Economia
Napoli, Torino Roma: i comuni in predissesto
di neXtQuotidiano
Pubblicato il 2017-09-07
La mappa delle città rimaste senza soldi. E i rischi nelle città di Raggi, Appendino e De Magistris
Si ha il dissesto di un Comune quando quest’ultimo non è più in grado di pagare i suoi debiti verso terzi con un riequilibrio di bilancio o con i debiti fuori bilancio. In caso di dissesto il Presidente della Repubblica nomina un organo apposito che si occupa di estinguere i debiti. L’ente deve essere risanato in cinque anni. Durante questi ultimi il Comune non può contrarre mutui, non può impegnare somme superiori a quelle previste nell’ultimo bilancio approvato. Imposte e tasse locali, tranne la tassa per lo smaltimento dei rifiuti, vengono automaticamente innalzate al massimo delle aliquote. Gli amministratori vengono indagati. E, racconta oggi Paolo Baroni sulla Stampa, a rischiare il dissesto – e ad essere tecnicamente in predissesto – ci sono anche città illustri: Napoli sembra non farcela a rispettare i piani di rientro pattuiti nel 2012, anche a Torino i conti non tornano e la Corte dei Conti ha già sollecitato adeguate contromisure. E poi c’è Roma, dove il debito monstre dell’Atac (1,3 miliardi) rischia di far saltare anche i conti dell’azionista Comune.
Per quanto riguarda Torino, spiega Andrea Rossi, la situazione è critica:
Appendino ha già fatto sapere di non essere disposta a scelte drastiche: «Non posso tagliare 200 milioni in un anno. Non riusciremmo più a garantire servizi essenziali ai cittadini». Con assessori e tecnici, sta predisponendo il piano da inviare in Corte dei Conti. Un documento che dovrà tenere conto di altre osservazioni, come la contrarietà all’utilizzo di entrate straordinarie a copertura delle spese correnti cui invece la sindaca ha fatto pesantemente ricorso nel bilancio 2017. La riscossione, al momento, è molto indietro, basti pensare che a giugno la Città aveva incassato soltanto 7 dei 48 milioni di permessi per costruire.

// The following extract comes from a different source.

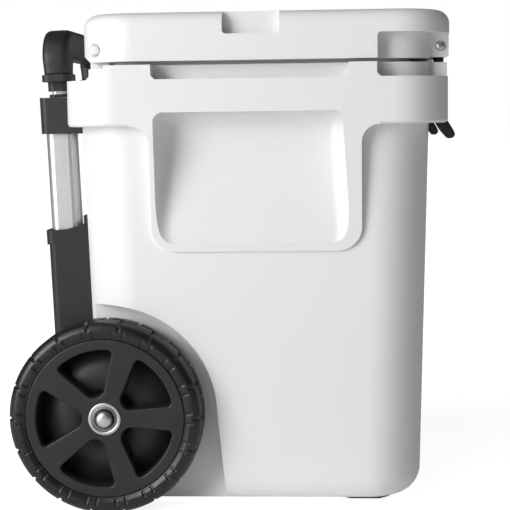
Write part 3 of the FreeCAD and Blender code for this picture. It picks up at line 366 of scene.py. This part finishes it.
def makeRim(side, sign):
    # inward = face, sunk to the web where the window distance is negative, with a small fall at each
    # window's edge; the back is a plain dish
    low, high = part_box("wheel_rim_right")
    outer = (high[0] - low[0]) / 2
    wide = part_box("tyre_right")[1][1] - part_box("tyre_right")[0][1]
    steps = rimSizes["radiusSteps"]
    radiusRow = np.linspace(rimSizes["bore"], outer - rimSizes["edgeRound"], steps)
    angle = np.linspace(0, 2 * math.pi, rimSizes["angleSteps"], endpoint=False)
    radius, turn = np.meshgrid(radiusRow, angle, indexing="ij")
    distance = windowDistance(radius, turn)
    sink = 1 - smoothStep(rimSizes["wallFrom"], rimSizes["wallTo"], distance)
    lip = rimSizes["lip"] * (1 - smoothStep(0.0, rimSizes["edgeRound"], distance))
    lip = lip * (distance > rimSizes["wallFrom"])
    front = rimSizes["face"] + (rimSizes["web"] - rimSizes["face"]) * sink + lip * (1 - sink)
    edgeTurn = np.linspace(0, math.pi / 2, rimSizes["edgeSteps"])[1:]
    edgeRadius = outer - rimSizes["edgeRound"] * (1 - np.sin(edgeTurn))
    edgeInward = rimSizes["face"] + rimSizes["edgeRound"] * (1 - np.cos(edgeTurn))
    backOuter = outer - np.array(rimSizes["backIn"])
    tailRadius = np.concatenate([edgeRadius, backOuter, rimSizes["backRadius"], [rimSizes["bore"]]])
    tailInward = np.concatenate([edgeInward, wide - np.array(rimSizes["backDepth"])])
    radius = np.concatenate([radius, np.repeat(tailRadius[:, None], angle.size, axis=1)])
    turn = np.broadcast_to(angle[None, :], radius.shape)
    inward = np.concatenate([front, np.repeat(tailInward[:, None], angle.size, axis=1)])
    points = onAxle(radius, turn, inward, sign)
    faces = gridFaces(*radius.shape, closedRows=True, closedColumns=True)
    makePiece(f"wheel_{side}_rim", points, faces, "black_plastic", f"wheel_{side}",
              [f"wheel_rim_{side}"], flip=sign > 0)


axleEndSizes = {
    "washer": [(13.5, 0.0), (13.5, 1.6), (13.8, 2.0), (16.6, 2.0), (17.2, 1.7), (17.6, 1.0), (17.6, 0.1),
               (13.5, 0.0)],
    "collar": [(6.2, 0.0), (6.4, 0.3), (10.2, 0.3), (10.6, 1.0), (11.0, 1.4), (13.1, 1.4), (13.4, 1.1),
               (13.4, 0.0), (6.2, 0.0)],
    "cap": [(0.01, 9.4), (3.0, 9.3), (5.6, 8.9), (7.2, 8.1), (8.2, 6.9), (8.7, 5.4), (8.8, 2.1), (8.4, 0.4),
            (0.01, 0.4)],
    "washerThick": 0.002, "angleSteps": 96,
}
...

È una situazione delicata che probabilmente imporrà ad Appendino di rivedere pesantemente al ribasso le cifre. E a trovare soluzioni alternative. Come le cessioni societarie.

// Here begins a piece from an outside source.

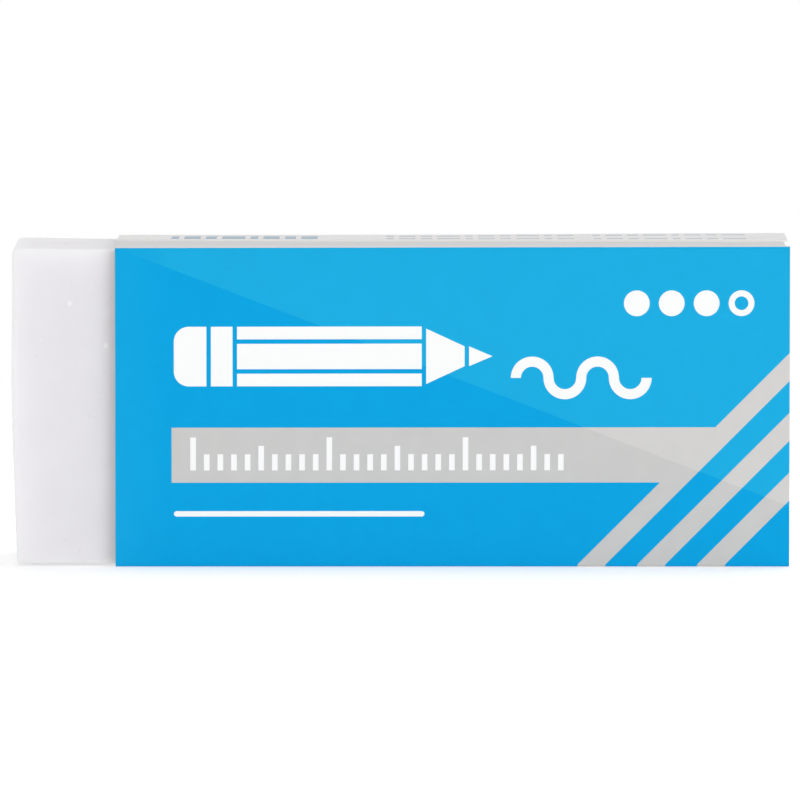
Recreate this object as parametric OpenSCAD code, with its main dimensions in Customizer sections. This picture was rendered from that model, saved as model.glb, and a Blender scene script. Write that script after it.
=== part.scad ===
// Vinyl eraser block in a printed card sleeve, in millimetres.
// It stands on its long narrow side. X runs along the block with the bare end
// towards -X, the printed front faces -Y and +Z is up. The origin lies on the
// standing face, under the middle of the whole length and depth.

/* [Eraser block] */
// Length of the block
block_len = 57; // [45:0.5:70]
// Height of the block as it stands
block_h = 23.15; // [20:0.05:30]
// Thickness of the block, front to back
block_t = 12; // [10:0.1:16]
// Rounding of the four long edges
long_edge_r = 0.5; // [0.2:0.05:1.5]
// Rounding of the upright edges at both ends
end_edge_r = 0.45; // [0.2:0.05:1.5]
// Rounding of the upper corner at both ends, seen from the front
top_corner_r = 0.75; // [0.2:0.05:2]
// Rounding of the lower corner at both ends, seen from the front
bottom_corner_r = 0.3; // [0.2:0.05:2]
// How far the lower half of the bare end curves in at its foot
end_lean = 0.4; // [0.1:0.05:1]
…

Poi c’è Napoli. gravata da un’eredità di malagestione pesantissima si trova in stato di predissesto dal 2013.
Il piano di riequilibrio, che prevedeva il risanamento nel giro di 10 anni, è stato rivisto più volte. La Corte dei Conti a metà luglio ha individuato altri 2,2 miliardi di euro di possibile ulteriore buco nel biennio 2015-2016. E i revisori dei conti comunali usano parole durissime: «Allo stato – hanno scritto in una relazione consegnata l’8 agosto scorso al sindaco Luigi De Magistris – non ci sono le condizioni per attuare il percorso di graduale risanamento dell’ente volto a superare gli squilibri strutturali di bilancio».
Infine c’è Roma, dove il Comune guidato da Virginia Raggi è formalmente tenuto ad approvare il primo bilancio consolidato di Roma Capitale, che metterà insieme il rendiconto del Comune e quello delle società partecipate, compresa Ama, la società che gestisce il servizio dei rifiuti, e Atac, l’azienda del trasporto pubblico. Si tratta di una scadenza decisiva, come ha puntualizzato la presidente dei revisori dei conti capitolini Federica Tiezzi in una serie di interviste, senza l’approvazione del bilancio consolidato il rischio di dissesto finanziario di Roma è fortissimo. E per rispettare la legge serve che il consolidato non contenga contenziosi in atto tra il Comune e le sue partecipate.